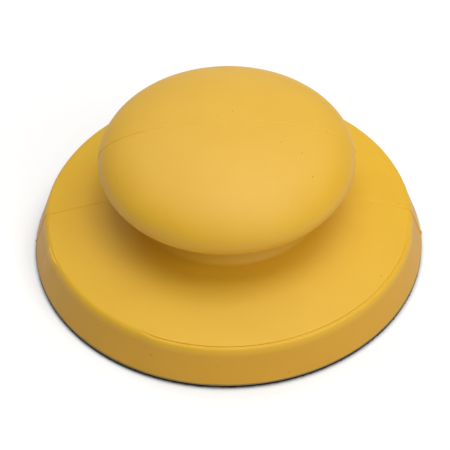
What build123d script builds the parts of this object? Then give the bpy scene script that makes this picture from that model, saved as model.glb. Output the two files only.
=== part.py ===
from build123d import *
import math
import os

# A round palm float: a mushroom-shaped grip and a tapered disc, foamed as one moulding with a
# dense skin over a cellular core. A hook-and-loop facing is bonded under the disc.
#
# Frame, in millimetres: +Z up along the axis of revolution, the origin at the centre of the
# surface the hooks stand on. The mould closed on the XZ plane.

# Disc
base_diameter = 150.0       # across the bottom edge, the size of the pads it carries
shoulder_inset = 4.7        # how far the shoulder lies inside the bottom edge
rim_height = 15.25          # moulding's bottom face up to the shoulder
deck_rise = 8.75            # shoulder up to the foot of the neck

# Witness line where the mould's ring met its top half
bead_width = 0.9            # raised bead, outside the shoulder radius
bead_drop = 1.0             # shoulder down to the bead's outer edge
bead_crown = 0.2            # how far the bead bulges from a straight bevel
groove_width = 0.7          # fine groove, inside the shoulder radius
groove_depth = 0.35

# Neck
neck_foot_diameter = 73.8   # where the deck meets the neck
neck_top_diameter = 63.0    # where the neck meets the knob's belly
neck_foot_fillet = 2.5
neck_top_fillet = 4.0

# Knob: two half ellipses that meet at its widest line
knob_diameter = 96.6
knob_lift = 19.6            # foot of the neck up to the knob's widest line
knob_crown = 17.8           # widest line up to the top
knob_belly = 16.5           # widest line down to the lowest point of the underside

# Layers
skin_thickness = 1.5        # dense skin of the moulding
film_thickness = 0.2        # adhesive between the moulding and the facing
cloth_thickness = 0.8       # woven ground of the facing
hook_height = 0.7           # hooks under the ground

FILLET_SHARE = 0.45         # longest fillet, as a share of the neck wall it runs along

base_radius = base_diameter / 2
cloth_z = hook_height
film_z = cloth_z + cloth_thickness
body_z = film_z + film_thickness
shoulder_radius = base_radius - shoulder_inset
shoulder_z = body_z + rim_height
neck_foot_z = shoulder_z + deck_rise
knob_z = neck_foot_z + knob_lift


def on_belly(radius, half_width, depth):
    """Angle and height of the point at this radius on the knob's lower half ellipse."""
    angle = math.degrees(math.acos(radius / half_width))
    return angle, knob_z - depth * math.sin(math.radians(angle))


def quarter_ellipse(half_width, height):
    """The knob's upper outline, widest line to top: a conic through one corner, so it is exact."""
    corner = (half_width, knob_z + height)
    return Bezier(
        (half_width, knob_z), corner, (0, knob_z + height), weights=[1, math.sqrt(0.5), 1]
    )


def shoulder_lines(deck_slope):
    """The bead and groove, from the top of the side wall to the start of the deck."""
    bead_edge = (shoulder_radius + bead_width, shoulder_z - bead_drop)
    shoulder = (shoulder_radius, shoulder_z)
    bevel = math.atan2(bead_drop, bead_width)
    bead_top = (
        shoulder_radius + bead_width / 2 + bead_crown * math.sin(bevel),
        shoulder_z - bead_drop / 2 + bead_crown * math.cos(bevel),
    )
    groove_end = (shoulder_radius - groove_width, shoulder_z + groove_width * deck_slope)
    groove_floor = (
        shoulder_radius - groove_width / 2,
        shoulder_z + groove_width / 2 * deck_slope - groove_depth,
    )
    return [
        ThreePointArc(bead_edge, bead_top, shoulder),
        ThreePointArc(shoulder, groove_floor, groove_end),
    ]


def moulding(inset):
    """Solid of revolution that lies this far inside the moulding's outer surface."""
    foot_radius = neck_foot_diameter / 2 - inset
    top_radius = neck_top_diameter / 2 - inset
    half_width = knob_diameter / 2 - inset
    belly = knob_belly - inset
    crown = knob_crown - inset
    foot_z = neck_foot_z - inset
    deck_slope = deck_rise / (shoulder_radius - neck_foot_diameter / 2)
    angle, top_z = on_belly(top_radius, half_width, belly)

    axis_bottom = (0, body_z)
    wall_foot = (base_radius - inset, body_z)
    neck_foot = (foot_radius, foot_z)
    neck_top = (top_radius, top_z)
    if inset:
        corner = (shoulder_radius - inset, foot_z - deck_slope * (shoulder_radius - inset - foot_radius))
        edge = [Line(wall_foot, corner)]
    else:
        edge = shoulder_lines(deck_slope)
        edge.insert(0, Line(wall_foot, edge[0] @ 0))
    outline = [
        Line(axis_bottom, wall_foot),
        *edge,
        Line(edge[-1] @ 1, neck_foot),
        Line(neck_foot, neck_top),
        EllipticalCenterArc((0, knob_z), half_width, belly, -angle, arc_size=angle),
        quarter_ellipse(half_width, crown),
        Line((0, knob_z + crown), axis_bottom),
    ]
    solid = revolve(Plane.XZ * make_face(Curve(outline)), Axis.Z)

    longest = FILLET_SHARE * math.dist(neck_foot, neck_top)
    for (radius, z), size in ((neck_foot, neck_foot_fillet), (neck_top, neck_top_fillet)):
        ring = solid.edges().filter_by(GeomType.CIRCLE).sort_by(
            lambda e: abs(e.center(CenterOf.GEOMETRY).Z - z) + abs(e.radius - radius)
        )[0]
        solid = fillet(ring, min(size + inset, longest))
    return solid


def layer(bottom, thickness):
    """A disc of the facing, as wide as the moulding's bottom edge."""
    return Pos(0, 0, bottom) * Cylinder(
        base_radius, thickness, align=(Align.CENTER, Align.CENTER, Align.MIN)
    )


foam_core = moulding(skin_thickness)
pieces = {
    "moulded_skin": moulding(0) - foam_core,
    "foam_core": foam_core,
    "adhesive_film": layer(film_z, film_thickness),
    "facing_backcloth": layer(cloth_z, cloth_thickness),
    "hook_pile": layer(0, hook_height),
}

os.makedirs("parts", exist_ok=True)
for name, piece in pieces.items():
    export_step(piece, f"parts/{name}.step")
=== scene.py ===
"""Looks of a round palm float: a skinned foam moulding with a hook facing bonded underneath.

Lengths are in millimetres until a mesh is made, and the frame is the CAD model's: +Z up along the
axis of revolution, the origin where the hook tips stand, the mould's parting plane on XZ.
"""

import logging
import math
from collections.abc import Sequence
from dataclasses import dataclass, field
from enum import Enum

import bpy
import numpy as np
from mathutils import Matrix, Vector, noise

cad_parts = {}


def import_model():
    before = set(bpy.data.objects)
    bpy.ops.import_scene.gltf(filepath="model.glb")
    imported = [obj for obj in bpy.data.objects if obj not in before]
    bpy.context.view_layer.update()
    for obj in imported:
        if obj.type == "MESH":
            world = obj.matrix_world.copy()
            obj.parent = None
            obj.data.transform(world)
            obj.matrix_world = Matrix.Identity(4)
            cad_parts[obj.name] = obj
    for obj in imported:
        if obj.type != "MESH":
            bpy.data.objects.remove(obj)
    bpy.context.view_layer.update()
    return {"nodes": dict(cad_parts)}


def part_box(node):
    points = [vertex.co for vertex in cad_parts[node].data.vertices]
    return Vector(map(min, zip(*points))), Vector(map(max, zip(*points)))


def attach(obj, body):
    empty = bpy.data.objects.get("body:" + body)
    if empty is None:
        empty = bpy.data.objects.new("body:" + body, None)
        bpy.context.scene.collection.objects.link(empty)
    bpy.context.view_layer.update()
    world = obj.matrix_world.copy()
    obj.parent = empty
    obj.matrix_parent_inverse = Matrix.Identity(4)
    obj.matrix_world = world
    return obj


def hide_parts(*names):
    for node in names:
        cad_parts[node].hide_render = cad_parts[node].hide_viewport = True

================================

Reproduce only the lines from the line containing "bpy.context.scene.collection.objects.link(empty)" to the last line of the material above, both of those lines included.

        bpy.context.scene.collection.objects.link(empty)
    bpy.context.view_layer.update()
    world = obj.matrix_world.copy()
    obj.parent = empty
    obj.matrix_parent_inverse = Matrix.Identity(4)
    obj.matrix_world = world
    return obj


def hide_parts(*names):
    for node in names:
        cad_parts[node].hide_render = cad_parts[node].hide_viewport = True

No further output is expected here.